Stanza 1 introduces the Christ, eternally begotten of the Father, while stanza 2 introduces Jesus of Nazareth, born of the Virgin Mary. But the Son of God and Jesus of Nazareth are the same in every way, so stanza 3 tracks Christ’s worship from the prophets to his Advent—or is it his Resurrected Glory that we meet in stanza 3, line 5? We are not to distinguish, because Christ is the same yesterday, today, and forever—saeculorum saeculis (though this refrain, which Neale translates “evermore and evermore” was an 11th century addition).
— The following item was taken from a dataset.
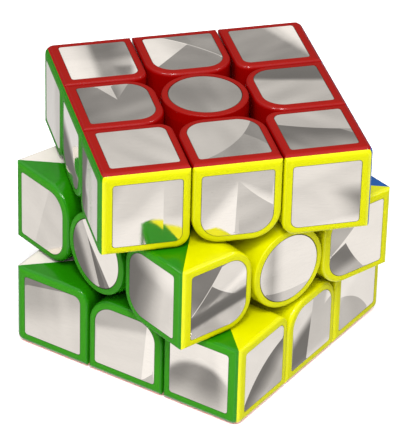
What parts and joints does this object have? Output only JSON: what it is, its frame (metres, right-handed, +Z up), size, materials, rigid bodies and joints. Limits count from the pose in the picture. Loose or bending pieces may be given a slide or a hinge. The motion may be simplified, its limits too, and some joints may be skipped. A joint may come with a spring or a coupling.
{
  "type": "twisty puzzle cube",
  "caption": "Twisty puzzle cube caught mid-turn, its stickerless coloured pieces inlaid with flush mirror-metal tiles over a sprung six-armed core.",
  "frame": {"origin": "middle of the face that the cube rests on, under the centre of the cube", "axes": "+Z up along the axis of the top and bottom layers, from the orange face to the red face; -Y towards the yellow face and -X towards the green face of the middle layer"},
  "size_m": [0.0732, 0.0732, 0.056],
  "materials": {
    "red_plastic": "moulded stickerless plastic, satin rims and glossier side walls",
    "orange_plastic": "moulded stickerless plastic, satin rims and glossier side walls",
    "yellow_plastic": "moulded stickerless plastic, satin rims and glossier side walls",
    "white_plastic": "moulded stickerless plastic, satin rims and glossier side walls",
    "green_plastic": "moulded stickerless plastic, satin rims and glossier side walls",
    "blue_plastic": "moulded stickerless plastic, satin rims and glossier side walls",
    "mirror_tile": "polished mirror metal with fine diagonal brush marks",
    "core_plastic": "black nylon",
    "steel": "zinc-plated steel",
    "spring_steel": "bright spring wire"
  },
  "bodies": {
    "core_and_middle_edges": {"back_spring": "spring_steel", "bottom_spring": "spring_steel", "centre_screws": "steel", "core": "core_plastic", "front_spring": "spring_steel", "left_spring": "spring_steel", "middle_edge_back_left_back_shell": "white_plastic", "middle_edge_back_left_left_shell": "green_plastic", "middle_edge_back_right_back_shell": "white_plastic", "middle_edge_back_right_right_shell": "blue_plastic", "middle_edge_front_left_front_shell": "yellow_plastic", "middle_edge_front_left_left_shell": "green_plastic", "middle_edge_front_right_front_shell": "yellow_plastic", "middle_edge_front_right_right_shell": "blue_plastic", "mirror_tiles_middle_edges": "mirror_tile", "right_spring": "spring_steel", "spring_washers": "steel", "top_spring": "spring_steel"},
    "top_layer": {"mirror_tiles_top_layer": "mirror_tile", "top_centre_cap": "red_plastic", "top_centre_stem": "red_plastic", "top_corner_back_left": "red_plastic", "top_corner_back_right": "red_plastic", "top_corner_front_left": "red_plastic", "top_corner_front_right": "red_plastic", "top_edge_back": "red_plastic", "top_edge_front": "red_plastic", "top_edge_left": "red_plastic", "top_edge_right": "red_plastic", "top_layer_back_shells": "white_plastic", "top_layer_front_shells": "yellow_plastic", "top_layer_left_shells": "green_plastic", "top_layer_right_shells": "blue_plastic"},
    "bottom_layer": {"bottom_centre_cap": "orange_plastic", "bottom_centre_stem": "orange_plastic", "bottom_corner_back_left": "orange_plastic", "bottom_corner_back_right": "orange_plastic", "bottom_corner_front_left": "orange_plastic", "bottom_corner_front_right": "orange_plastic", "bottom_edge_back": "orange_plastic", "bottom_edge_front": "orange_plastic", "bottom_edge_left": "orange_plastic", "bottom_edge_right": "orange_plastic", "bottom_layer_back_shells": "white_plastic", "bottom_layer_front_shells": "yellow_plastic", "bottom_layer_left_shells": "green_plastic", "bottom_layer_right_shells": "blue_plastic", "mirror_tiles_bottom_layer": "mirror_tile"},
    "front_centre": {"front_centre_cap": "yellow_plastic", "front_centre_stem": "yellow_plastic", "mirror_tile_front_centre": "mirror_tile"},
    "back_centre": {"back_centre_cap": "white_plastic", "back_centre_stem": "white_plastic", "mirror_tile_back_centre": "mirror_tile"},
    "left_centre": {"left_centre_cap": "green_plastic", "left_centre_stem": "green_plastic", "mirror_tile_left_centre": "mirror_tile"},
    "right_centre": {"mirror_tile_right_centre": "mirror_tile", "right_centre_cap": "blue_plastic", "right_centre_stem": "blue_plastic"}
  },
  "joints": [
    {"name": "top_layer_turn", "type": "hinge", "parent": "core_and_middle_edges", "child": "top_layer", "pos_m": [0, 0, 0.028], "axis": [0, 0, 1], "continuous": true},
    {"name": "bottom_layer_turn", "type": "hinge", "parent": "core_and_middle_edges", "child": "bottom_layer", "pos_m": [0, 0, 0.028], "axis": [0, 0, -1], "continuous": true},
    {"name": "front_centre_turn", "type": "hinge", "parent": "core_and_middle_edges", "child": "front_centre", "pos_m": [0, 0, 0.028], "axis": [0, -1, 0], "continuous": true},
    {"name": "back_centre_turn", "type": "hinge", "parent": "core_and_middle_edges", "child": "back_centre", "pos_m": [0, 0, 0.028], "axis": [0, 1, 0], "continuous": true},
    {"name": "left_centre_turn", "type": "hinge", "parent": "core_and_middle_edges", "child": "left_centre", "pos_m": [0, 0, 0.028], "axis": [-1, 0, 0], "continuous": true},
    {"name": "right_centre_turn", "type": "hinge", "parent": "core_and_middle_edges", "child": "right_centre", "pos_m": [0, 0, 0.028], "axis": [1, 0, 0], "continuous": true}
  ]
}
In light of this truth—that Jesus of Nazareth is Christ our God—we ask all creation to worship him. The hymn is as logically tight as it can be, given its subject. Christ is begotten of God’s love, but exists before all things. He nevertheless takes human form through the womb of the Virgin, and in doing so reveals to us the very love of God through which he was begotten. He has been the object of praise “of old,” was praised throughout recorded history, and is now to be the object of praise for all creation along with the other two members of the Godhead.
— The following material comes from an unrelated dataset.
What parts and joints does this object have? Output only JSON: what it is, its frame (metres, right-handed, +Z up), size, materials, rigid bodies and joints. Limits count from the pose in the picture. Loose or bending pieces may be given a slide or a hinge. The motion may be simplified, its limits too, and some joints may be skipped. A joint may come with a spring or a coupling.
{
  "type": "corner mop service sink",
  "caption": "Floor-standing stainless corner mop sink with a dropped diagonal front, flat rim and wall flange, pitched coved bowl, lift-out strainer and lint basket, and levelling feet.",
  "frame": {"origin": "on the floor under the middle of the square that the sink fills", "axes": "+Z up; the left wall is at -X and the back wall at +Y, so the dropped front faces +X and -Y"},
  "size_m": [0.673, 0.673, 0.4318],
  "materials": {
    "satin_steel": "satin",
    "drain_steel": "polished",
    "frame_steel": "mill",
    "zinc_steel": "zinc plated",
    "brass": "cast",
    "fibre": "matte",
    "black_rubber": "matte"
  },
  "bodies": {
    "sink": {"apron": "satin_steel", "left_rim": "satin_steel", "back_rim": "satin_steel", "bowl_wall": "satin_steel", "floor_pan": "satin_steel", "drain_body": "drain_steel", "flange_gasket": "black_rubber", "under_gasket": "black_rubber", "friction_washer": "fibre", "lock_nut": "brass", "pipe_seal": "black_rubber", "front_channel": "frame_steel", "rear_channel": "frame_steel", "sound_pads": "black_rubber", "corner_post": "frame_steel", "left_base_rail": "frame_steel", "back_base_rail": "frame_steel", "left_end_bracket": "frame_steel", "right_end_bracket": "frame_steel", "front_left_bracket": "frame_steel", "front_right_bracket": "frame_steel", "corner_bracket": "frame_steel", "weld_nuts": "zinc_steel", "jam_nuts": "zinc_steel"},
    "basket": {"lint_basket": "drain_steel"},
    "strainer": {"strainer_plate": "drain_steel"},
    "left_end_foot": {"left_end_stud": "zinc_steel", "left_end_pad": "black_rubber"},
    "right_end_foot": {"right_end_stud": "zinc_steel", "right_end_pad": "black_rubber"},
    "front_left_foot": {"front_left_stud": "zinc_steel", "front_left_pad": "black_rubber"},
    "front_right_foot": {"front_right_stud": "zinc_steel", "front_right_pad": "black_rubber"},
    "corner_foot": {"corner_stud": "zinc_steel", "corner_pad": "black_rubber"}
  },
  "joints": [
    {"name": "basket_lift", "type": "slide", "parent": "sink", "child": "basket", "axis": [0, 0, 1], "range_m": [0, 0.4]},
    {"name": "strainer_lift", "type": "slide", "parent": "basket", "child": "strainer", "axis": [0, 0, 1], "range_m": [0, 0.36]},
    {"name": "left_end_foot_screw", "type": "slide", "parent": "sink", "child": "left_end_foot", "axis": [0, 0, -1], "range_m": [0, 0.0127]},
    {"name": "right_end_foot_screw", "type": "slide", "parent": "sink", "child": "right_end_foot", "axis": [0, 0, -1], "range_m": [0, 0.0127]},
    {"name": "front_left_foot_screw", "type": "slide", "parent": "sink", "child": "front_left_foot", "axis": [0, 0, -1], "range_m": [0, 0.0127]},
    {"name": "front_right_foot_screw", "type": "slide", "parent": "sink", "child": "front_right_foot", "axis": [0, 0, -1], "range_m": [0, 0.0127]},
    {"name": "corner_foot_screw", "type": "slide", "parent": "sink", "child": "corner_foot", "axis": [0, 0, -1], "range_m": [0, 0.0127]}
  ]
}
The hymn, first widely circulated in English in a hymnal strongly influenced by the Oxford movement, retains Prudentius’s ideas but offers its own poetic beauties to make itself as memorable in translation as it was in the original. We make room to mention only two. Notice the inversion of the word order in stanza 1, line 4. Of course it creates the rhyme against the second line but it also creates a palindrome, where “he” begins and ends the line just as He begins and ends all things. Notice also how the alliterative “b” sounds tie together the first and second stanzas, creating unity between the stanza on Christ’s eternal nature and the one on his incarnation.
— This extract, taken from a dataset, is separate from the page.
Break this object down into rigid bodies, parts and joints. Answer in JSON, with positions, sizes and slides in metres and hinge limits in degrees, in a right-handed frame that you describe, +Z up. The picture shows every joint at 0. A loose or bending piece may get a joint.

The tune DIVINUM MYSTERIUM developed, as did many chants, as an ornament on an existing chant (what music scholars describe as a “trope”). This is apparent in the similarity of its seven phrases, all of which involve arch shapes. But each arch is different and the differences relate well to the relative placement of the text in each stanza. The highest arch sets the third line of each stanza where we sing “Alpha and Omega” but also “Holy Ghost conceiving” and “chant and high thanksgiving.” The fifth arch is really the smallest one, involving only six notes, but it compensates for its brevity with a six-note extension that hovers around the dominant (that is, around the fifth scale-degree, or “sol”). Thus the tune’s fifth line is internally divided, just like the ideas of the fifth line in all but the fourth stanza.
Chant is not a congregationally conceived music. The earliest printed form of the tune (1582) prescribes for the chant a jaunty dance rhythm in three, which would doubtless make it easier for congregational song.
Some modern hymnals even use this rhythm, which—sounding more like that of a Reformation hymn-tune—perhaps undoes the quasi-medievalism that might allow some singers to treat this song as a “cultural experience” rather than as a vehicle by which congregants can speak truth to one another. Nevertheless, we recommend the rhythm of even eighth-notes found in the Trinity Hymnal.
It’s doubtful that the average congregant identifies the declamatory rhythm with the Middle Ages (or that he’d be distracted by that association). Healthy cultures of congregational singing don’t limit themselves to the rhythms of dance but employ a variety of rhythmic approaches serving a variety of communicative purposes. In this hymn, as in “Let All Mortal Flesh Keep Silence” and “Oh, Come, Oh, Come, Emmanuel,” the subtle freedom of a chant-like yet accessible rhythm focuses attention on the words, even as a sobering contrast to the jauntier rhythms of other hymns communicates awe and reverence appropriate for the mystery of the eternal begetting of Christ by God the Father.